La vicecapogruppo dem alla Camera Simona Bonafè ha definito la decisione «un grave errore che sottrae risorse ai Comuni, destinate a servizi e sviluppo dei territori, per finanziare politiche sociali che dovrebbero essere garantite direttamente dallo Stato».

Durissimo il giudizio di Vittorio Messina, presidente di Assoturismo Confesercenti, secondo cui «si tratta di un provvedimento assurdo, in un Paese in cui la domanda interna ristagna, il livello di tassazione resta tra i più elevati d’Europa e il turismo chiuderà la stagione in positivo solo grazie alle presenze estere. È anche una misura inattesa, visto che erano in corso discussioni con le parti sociali. L’imposta di soggiorno diventa così una tassa sui turisti, una sorta di addizionale sulle presenze, e non più uno strumento per migliorare la qualità dell’offerta e delle destinazioni».

Messina ha ricordato che la tassa «era nata come imposta di scopo, destinata a finanziare investimenti turistici e interventi di valorizzazione dei territori, ma di questi investimenti, finora, se ne sono visti pochissimi».

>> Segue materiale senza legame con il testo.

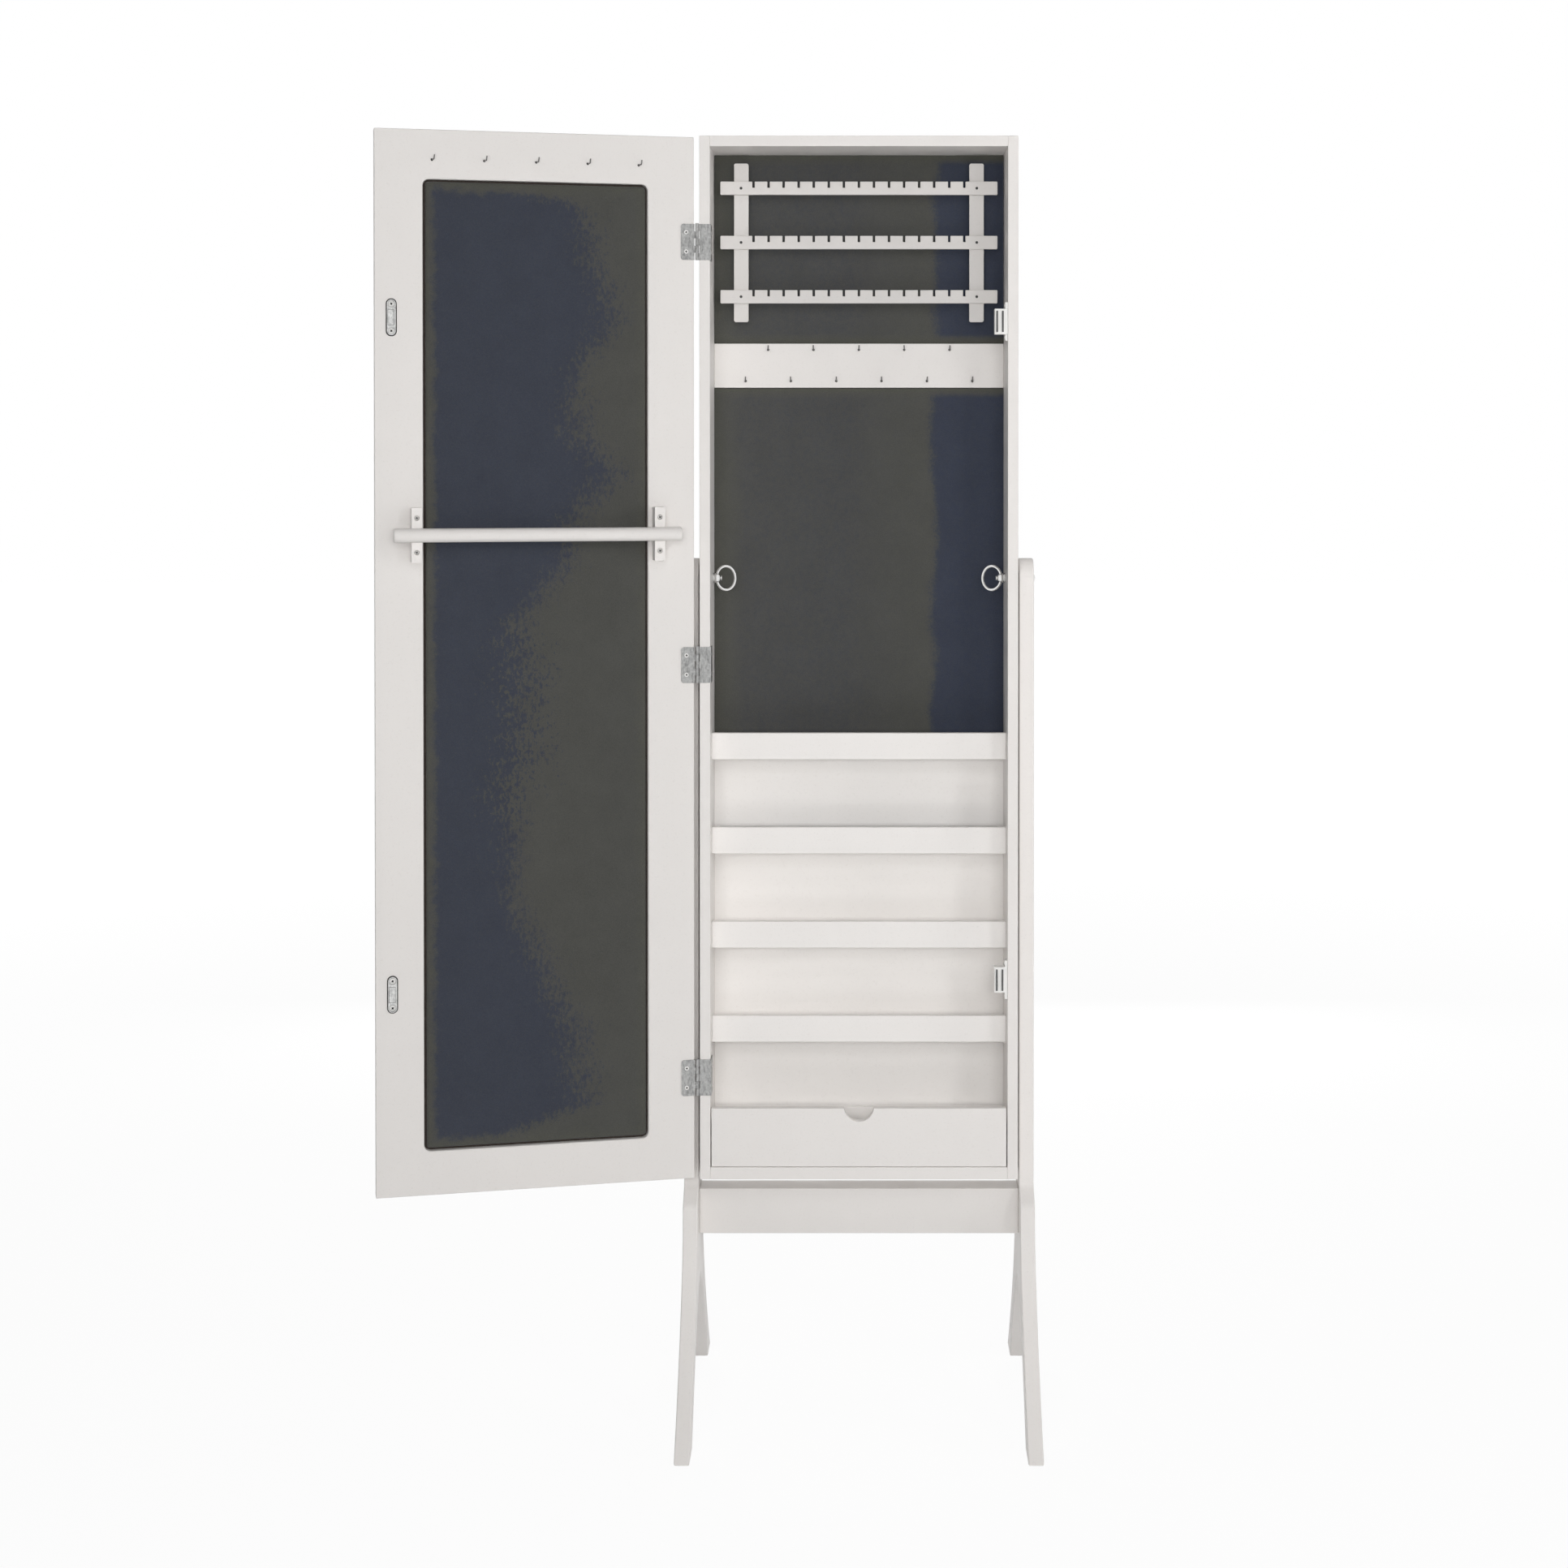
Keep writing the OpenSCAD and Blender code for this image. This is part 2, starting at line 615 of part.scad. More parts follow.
// round spacers hold the uprights off the velvet
module rack_spacers() {
  color("WhiteSmoke") for (s = [-1, 1], z = [rack_zs[0], rack_zs[2]]) difference() {
    rod_y(6, rack_y1, velvet_y, s * rack_post_x / 2, z + rack_bar_h / 2);
    rod_y(rack_shank_r, rack_y1 - 1, velvet_y + 1, s * rack_post_x / 2, z + rack_bar_h / 2);
  }
}

module rack_screws() {
  color("Silver") for (s = [-1, 1], i = [0 : 2])
    screw_y(s * rack_post_x / 2, rack_face, rack_zs[i] + rack_bar_h / 2, rack_head_r, rack_shank_r,
      (i == 1 ? rack_y1 : wall_d) - rack_face);
}

// shelves

module shelf(i) {
  color("WhiteSmoke") span([-in_w / 2, lip_set + lip_t, shelf_z[i]],
    [in_w / 2, shelf_back, shelf_z[i] + shelf_t]);
}

module lip(i) {
  color("WhiteSmoke") span([-in_w / 2, lip_set, shelf_z[i]],
    [in_w / 2, lip_set + lip_t, shelf_z[i] + lip_h]);
}

module shelf_1() { shelf(3); }
module shelf_2() { shelf(2); }
module shelf_3() { shelf(1); }
module shelf_4() { shelf(0); }
module lip_1() { lip(3); }
module lip_2() { lip(2); }
module lip_3() { lip(1); }
module lip_4() { lip(0); }

// velvet ring cushion behind the second lip: four soft rolls side by side
module ring_cushion() {
  y0 = lip_set + lip_t;
  z0 = shelf_z[2] + shelf_t;
  roll = (wall_d - y0) / 4;
  color("DarkSlateGray") union() {
    span([-in_w / 2 + 1, y0, z0], [in_w / 2 - 1, wall_d, z0 + cushion_h - roll / 2]);
    for (i = [0 : 3]) rod_x(roll / 2, -in_w / 2 + 1, in_w / 2 - 1, y0 + roll * (i + 0.5),
      z0 + cushion_h - roll / 2);
  }
}

// magnetic catches on the right wall, strike plates on the door

catch_deep = 15;                         // reach of a catch from the wall
catch_h = 29;                            // height of the catch's body
catch_front = 1;                         // catch behind the wall's front edge
catch_back = 14;
catch_ear_t = 3;
catch_screw = 18;                        // screws above and below a catch's middle
catch_ear_h = 2 * catch_screw + 8;
catch_y = (catch_front + catch_back) / 2;
pole_t = 1.6;                            // steel pole plates in the catch
pole_h = 24;
pole_xs = [in_w / 2 - catch_deep + 2, in_w / 2 - catch_deep / 2 + 1];
pole_back = catch_back - 3;
strike_t = 1.4;
strike_r = 6;
strike_screw = 15;                       // screws above and below a strike plate's middle
screw_bite = 9;                          // length of the short screws in the wood
plate_y = door_y1 + strike_t + clear;    // where the catch's steel plates start
strike_x = (pole_xs[0] + pole_xs[1] + pole_t) / 2 - 2.55;

module catch_body(z) {
  x1 = in_w / 2;
  difference() {
    union() {
      span([x1 - catch_deep, catch_front, z - catch_h / 2], [x1, catch_back, z + catch_h / 2]);
      span([x1 - catch_ear_t, catch_front + 1, z - catch_ear_h / 2],
        [x1, catch_back - 1, z + catch_ear_h / 2]);
    }
    for (x = pole_xs) span([x, -3, z - pole_h / 2], [x + pole_t, pole_back, z + pole_h / 2]);
    for (s = [-1, 1]) rod_x(1.3, x1 - catch_ear_t - 1, x1 + 1, catch_y, z + s * catch_screw);
  }
}

module catch_upper() { color("White") catch_body(catch_zs[1]); }
module catch_lower() { color("White") catch_body(catch_zs[0]); }

module catch_plates() {
  color("Silver") for (z = catch_zs, x = pole_xs)
    span([x, plate_y, z - pole_h / 2], [x + pole_t, pole_back, z + pole_h / 2]);
}

module catch_screws() {
  x1 = in_w / 2 - catch_ear_t;
  color("Silver") for (z = catch_zs, s = [-1, 1]) union() {
    rod_x(1.3, x1 - 0.2, in_w / 2 + board_t - 4, catch_y, z + s * catch_screw);
    rod_x(2.6, x1 - 1.4, x1, catch_y, z + s * catch_screw);
  }
}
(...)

Anche Federalberghi ha espresso disappunto, evidenziando che «il Giubileo è alle battute finali, ma la fame di denaro dei Comuni e dello Stato continua a galoppare». L’associazione ha ribadito l’importanza di destinare «una parte del gettito alla riqualificazione delle imprese turistiche e a contenere gli oneri amministrativi ed economici che gravano sulle strutture incaricate della riscossione dell’imposta».

Infine, il Codacons ha definito la misura «un enorme regalo per i Comuni e un danno per il turismo», lamentando «la totale mancanza di trasparenza sull’uso delle risorse e il rischio che i proventi vengano utilizzati per coprire buchi di bilancio, in violazione della normativa di settore».

Tra sostenitori e oppositori, la tassa di soggiorno si conferma uno dei temi più divisivi nel panorama economico italiano: un gettito in crescita costante che da un lato alimenta le casse pubbliche, ma dall’altro continua a far discutere chi teme un impatto negativo sul turismo e sull’immagine del Paese.